Post by Dr. Zoidberg » Thu Oct 31, 2019 2:11 pm

EA Has To Get Rights To "Each And Every Individual Athlete" For NCAA Return, Says Lawyer

In case you haven't heard, the NCAA is on its way to letting players make money off of their own likenesses, something the organization has been against since the NCAA first started being a thing. The rule against paying athletes combined with a lawsuit against the NCAA in 2014 (which claimed that NCAA games illegally profited off of students' identities) has kept EA from making any NCAA games since NCAA Football 2014.

Now that athletes can be paid, EA can start making NCAA games again, right? Well, yes, but... there's a whole lot of athletes that they need to pay and there's no single organization that can grant EA the rights to all of them.

"If Electronic Arts decides to bring back a college sports video game, it will hit a roadblock, because it has to get permission from each and every individual athlete, since there is no larger union/organization to negotiate with," said Video Game Lawyer Stephen McArthur in a statement.

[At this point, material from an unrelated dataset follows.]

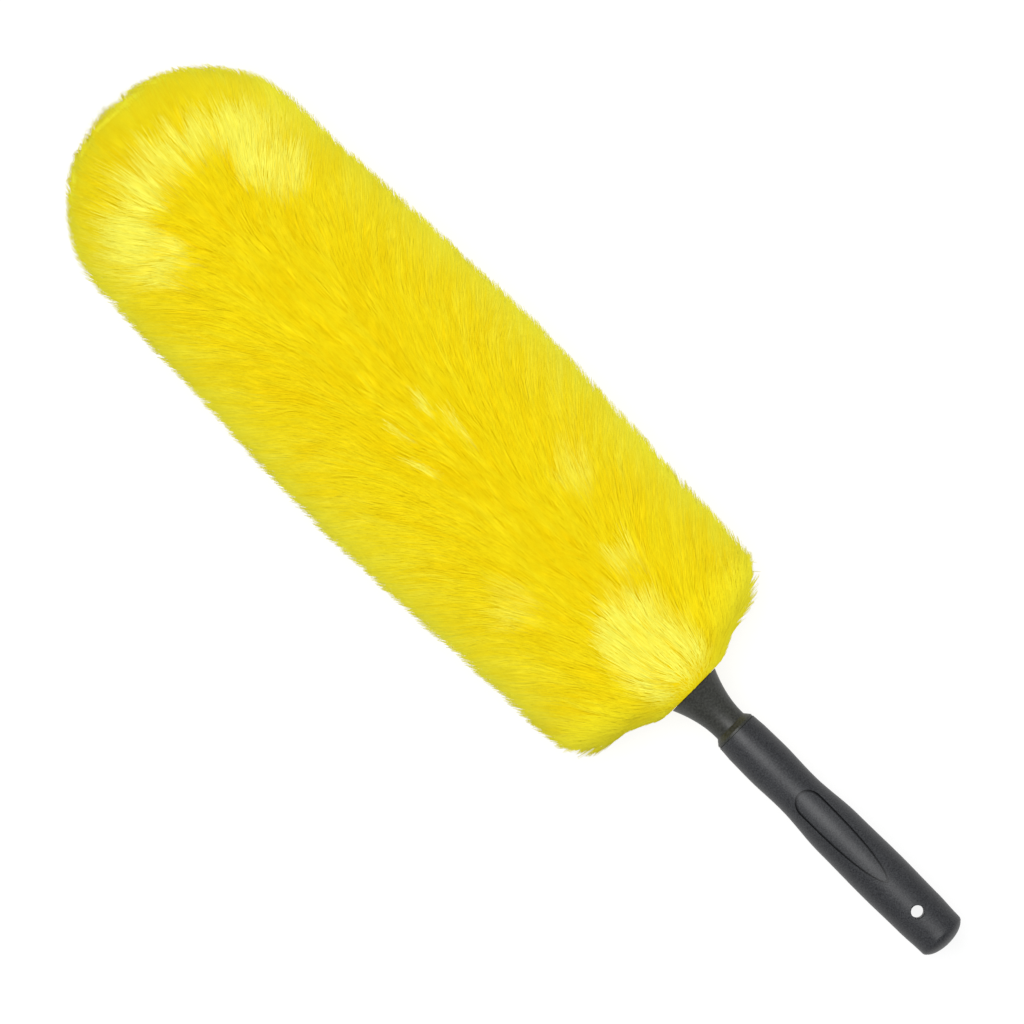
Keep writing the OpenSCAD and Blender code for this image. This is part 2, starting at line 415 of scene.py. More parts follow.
# The cavity in the dense pile: its spread grows from just before the lining's end, and stays flat
SPREAD_FROM, SPREAD_LEN, SPREAD_FLAT = 1 * MM, 14 * MM, 1 * MM
LINING_ROOM, CAVITY_START, HALF_SEAM = 0.5 * MM, 0.3 * MM, 0.15 * MM


def outline(end_half, full_half, inset):
    """The head's side view as (y, half size) from the mouth to the tip, moved in by inset."""
    sizes = bpy.context.scene.duster_pile
    low, high = MOUTH_Y + sizes.mouth_len, TIP_Y - sizes.tip_len
    points = []
    for y in stations(MOUTH_Y, TIP_Y, HEAD_STEPS):
        bulge = math.sin(math.pi * max(0.0, min(1.0, (y - low) / (high - low)))) ** 2
        side = end_half + (full_half - end_half) * bulge
        opened = 1 - (1 - min(1.0, (y - MOUTH_Y) / sizes.mouth_len)) ** MOUTH_POWER
        past = max(0.0, (y - high) / sizes.tip_len)
        rounded = math.sqrt(max(0.0, 1 - past * past))
        points.append(Vector((y, (sizes.mouth_radius + (side - sizes.mouth_radius) * opened) * rounded)))
    moved, travelled = [], 0.0
    for i, point in enumerate(points):
        ahead = points[min(i + 1, HEAD_STEPS)] - points[max(i - 1, 0)]
        out = Vector((-ahead.y, ahead.x)).normalized()
        travelled += (point - points[i - 1]).length if i else 0.0
        moved.append(point - out * inset * ease(travelled / sizes.rim_len))
    moved[-1].y = 0.0
    return moved


def head_rings(inset, sides, start=0.0, turn=math.tau):
    """Oval rows of points round the head, from the mouth to the tip, moved in by inset."""
    wide = outline(HEAD_HALF_W - END_NARROWING, HEAD_HALF_W, inset)
    high = outline(HEAD_HALF_H - END_FLATTENING, HEAD_HALF_H, inset)
    return [[(w.y * c, w.x * c * c + h.x * s * s, h.y * s) for c, s in directions(sides, start, turn)]
            for w, h in zip(wide, high, strict=True)]


def pocket_ring(y, extra, sides, start=0.0, turn=math.tau, room=0.0):
    """A row of points round the pocket for the wire loop at y: gathered at the mouth, flat beyond it."""
    sizes = bpy.context.scene.duster_sleeve
    opened = ease((y - LINING_LOW.y) / sizes.gather_len)
    extra *= ease((y - LINING_LOW.y + SPREAD_FROM) / SPREAD_LEN)
    gathered, flat_extra = sizes.gather_radius, min(extra, SPREAD_FLAT)
    wide = gathered + (LINING_HIGH.x - gathered) * opened + extra + room
    high = gathered + (LINING_HIGH.z - gathered) * opened + flat_extra + room
    end_half = LINING_HIGH.x + extra
    past = min(1.0, max(0.0, (y - (LINING_HIGH.y - LINING_HIGH.x)) / end_half))
    wide *= math.sqrt(1 - past * past)
    high *= (1 - past ** 4) ** 0.25
    squareness = 1.0 / (1.0 + opened)
    return [(wide * squared(c, squareness), y, high * squared(s, squareness))
            for c, s in directions(sides, start, turn)]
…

The NBA, NFL, MLB, and all other professional sports organizations have players' unions that video game companies can make deals with. These deals give them the ability to have every single athlete as part of the game. No such organization exists for NCAA players. Unless that changes, that means that EA would have to work out deals with every single athlete individually. Since there are around 30,000 athletes in Division I NCAA football alone, that seems like a tall order.

To give an example that long-time video game players might be familiar with, old NBA games did not feature Michael Jordan because he chose not to take part in the National Basketball Players Association's licensing agreement. NBA games had the rights to all the other players, but not Michael Jordan -- the only games that did feature Jordan, such as NBA Street and Space Jam, had to make deals directly with him.

For the NCAA, EA would have to do that for literally everyone. That's not the only issue. McArthur says that EA would need to get University logo rights, conference logo rights, music rights, and more.

"There are so many different rights owners involved in making collegiate athletics video games," McArthur said. "An organization will need to spring into effect to aggregate the negotiating for the rights of each player so that video games don't need to independently negotiate the rights of hundreds or even thousands of separate players."

It's likely that a union will eventually sprout up to handle these issues. Until that happens, dreams of an NCAA game will most likely be delayed.